▶ **Data rows**
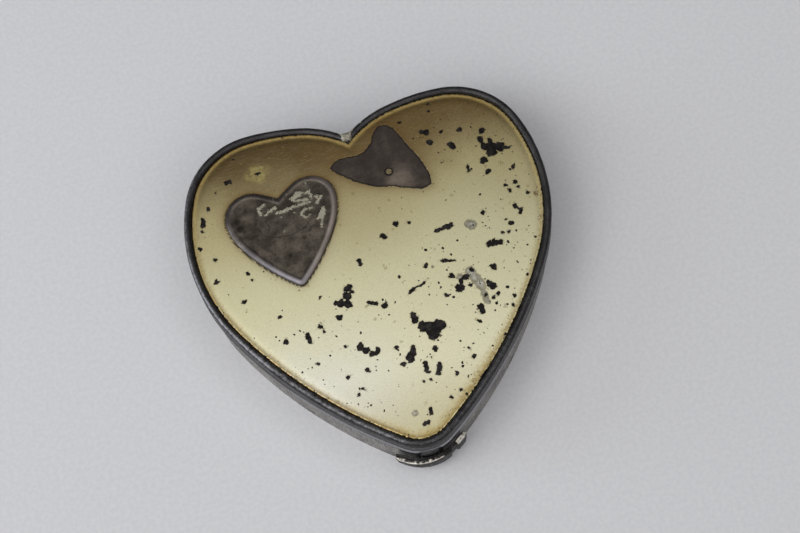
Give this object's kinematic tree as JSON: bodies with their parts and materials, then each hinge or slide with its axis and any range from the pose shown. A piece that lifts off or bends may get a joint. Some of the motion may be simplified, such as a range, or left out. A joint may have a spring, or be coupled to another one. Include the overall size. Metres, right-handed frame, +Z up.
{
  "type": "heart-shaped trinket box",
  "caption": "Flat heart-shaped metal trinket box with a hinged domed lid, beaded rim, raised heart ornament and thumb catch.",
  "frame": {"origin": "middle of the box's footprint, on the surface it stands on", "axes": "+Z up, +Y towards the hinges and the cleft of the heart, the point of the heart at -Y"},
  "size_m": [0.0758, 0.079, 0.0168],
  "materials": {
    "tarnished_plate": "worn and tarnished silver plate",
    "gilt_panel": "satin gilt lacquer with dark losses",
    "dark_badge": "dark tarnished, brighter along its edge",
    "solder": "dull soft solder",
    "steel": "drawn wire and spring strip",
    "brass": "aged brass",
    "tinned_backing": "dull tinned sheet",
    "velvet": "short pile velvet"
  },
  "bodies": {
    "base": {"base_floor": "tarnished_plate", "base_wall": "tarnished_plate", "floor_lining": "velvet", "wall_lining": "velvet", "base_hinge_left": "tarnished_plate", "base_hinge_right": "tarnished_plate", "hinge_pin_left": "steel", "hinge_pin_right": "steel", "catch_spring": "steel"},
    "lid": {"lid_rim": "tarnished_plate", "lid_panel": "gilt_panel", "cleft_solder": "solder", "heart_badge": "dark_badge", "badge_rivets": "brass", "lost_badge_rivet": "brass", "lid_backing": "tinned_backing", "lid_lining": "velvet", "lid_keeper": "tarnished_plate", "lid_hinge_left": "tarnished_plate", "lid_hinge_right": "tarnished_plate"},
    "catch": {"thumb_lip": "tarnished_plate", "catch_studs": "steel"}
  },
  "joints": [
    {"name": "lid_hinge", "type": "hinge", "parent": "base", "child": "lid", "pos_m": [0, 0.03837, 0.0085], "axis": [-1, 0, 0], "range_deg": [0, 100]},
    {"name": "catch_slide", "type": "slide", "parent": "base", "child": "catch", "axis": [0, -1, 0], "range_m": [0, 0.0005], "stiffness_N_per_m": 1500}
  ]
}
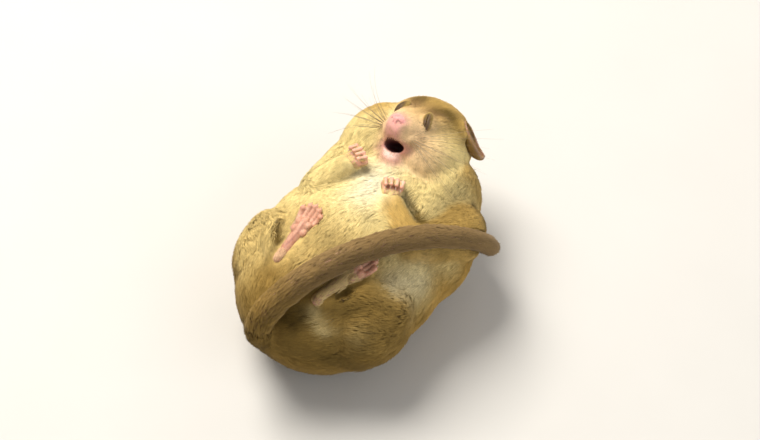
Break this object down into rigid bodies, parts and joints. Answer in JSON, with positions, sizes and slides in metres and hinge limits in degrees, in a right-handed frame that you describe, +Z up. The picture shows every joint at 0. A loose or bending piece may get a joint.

▶ **Stated goal**
Print the records above in full, exactly.

▶ **Worked answer**
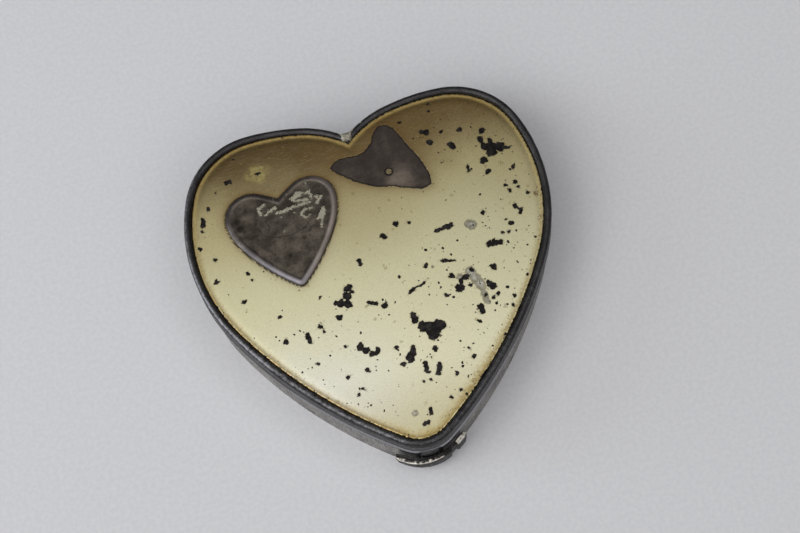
Give this object's kinematic tree as JSON: bodies with their parts and materials, then each hinge or slide with its axis and any range from the pose shown. A piece that lifts off or bends may get a joint. Some of the motion may be simplified, such as a range, or left out. A joint may have a spring, or be coupled to another one. Include the overall size. Metres, right-handed frame, +Z up.
{
  "type": "heart-shaped trinket box",
  "caption": "Flat heart-shaped metal trinket box with a hinged domed lid, beaded rim, raised heart ornament and thumb catch.",
  "frame": {"origin": "middle of the box's footprint, on the surface it stands on", "axes": "+Z up, +Y towards the hinges and the cleft of the heart, the point of the heart at -Y"},
  "size_m": [0.0758, 0.079, 0.0168],
  "materials": {
    "tarnished_plate": "worn and tarnished silver plate",
    "gilt_panel": "satin gilt lacquer with dark losses",
    "dark_badge": "dark tarnished, brighter along its edge",
    "solder": "dull soft solder",
    "steel": "drawn wire and spring strip",
    "brass": "aged brass",
    "tinned_backing": "dull tinned sheet",
    "velvet": "short pile velvet"
  },
  "bodies": {
    "base": {"base_floor": "tarnished_plate", "base_wall": "tarnished_plate", "floor_lining": "velvet", "wall_lining": "velvet", "base_hinge_left": "tarnished_plate", "base_hinge_right": "tarnished_plate", "hinge_pin_left": "steel", "hinge_pin_right": "steel", "catch_spring": "steel"},
    "lid": {"lid_rim": "tarnished_plate", "lid_panel": "gilt_panel", "cleft_solder": "solder", "heart_badge": "dark_badge", "badge_rivets": "brass", "lost_badge_rivet": "brass", "lid_backing": "tinned_backing", "lid_lining": "velvet", "lid_keeper": "tarnished_plate", "lid_hinge_left": "tarnished_plate", "lid_hinge_right": "tarnished_plate"},
    "catch": {"thumb_lip": "tarnished_plate", "catch_studs": "steel"}
  },
  "joints": [
    {"name": "lid_hinge", "type": "hinge", "parent": "base", "child": "lid", "pos_m": [0, 0.03837, 0.0085], "axis": [-1, 0, 0], "range_deg": [0, 100]},
    {"name": "catch_slide", "type": "slide", "parent": "base", "child": "catch", "axis": [0, -1, 0], "range_m": [0, 0.0005], "stiffness_N_per_m": 1500}
  ]
}
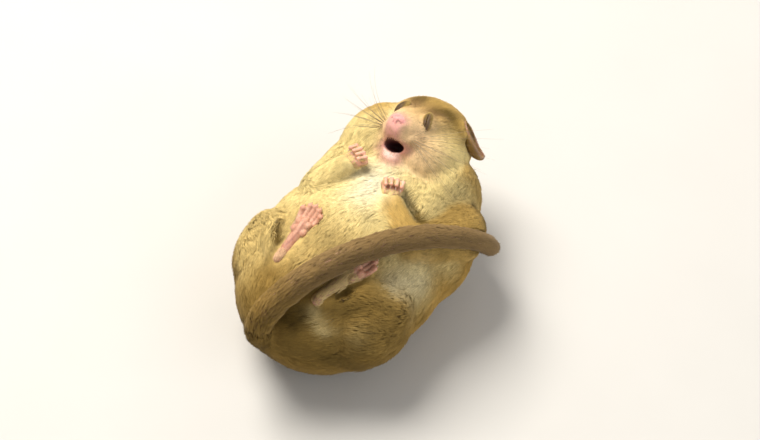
Break this object down into rigid bodies, parts and joints. Answer in JSON, with positions, sizes and slides in metres and hinge limits in degrees, in a right-handed frame that you describe, +Z up. The picture shows every joint at 0. A loose or bending piece may get a joint.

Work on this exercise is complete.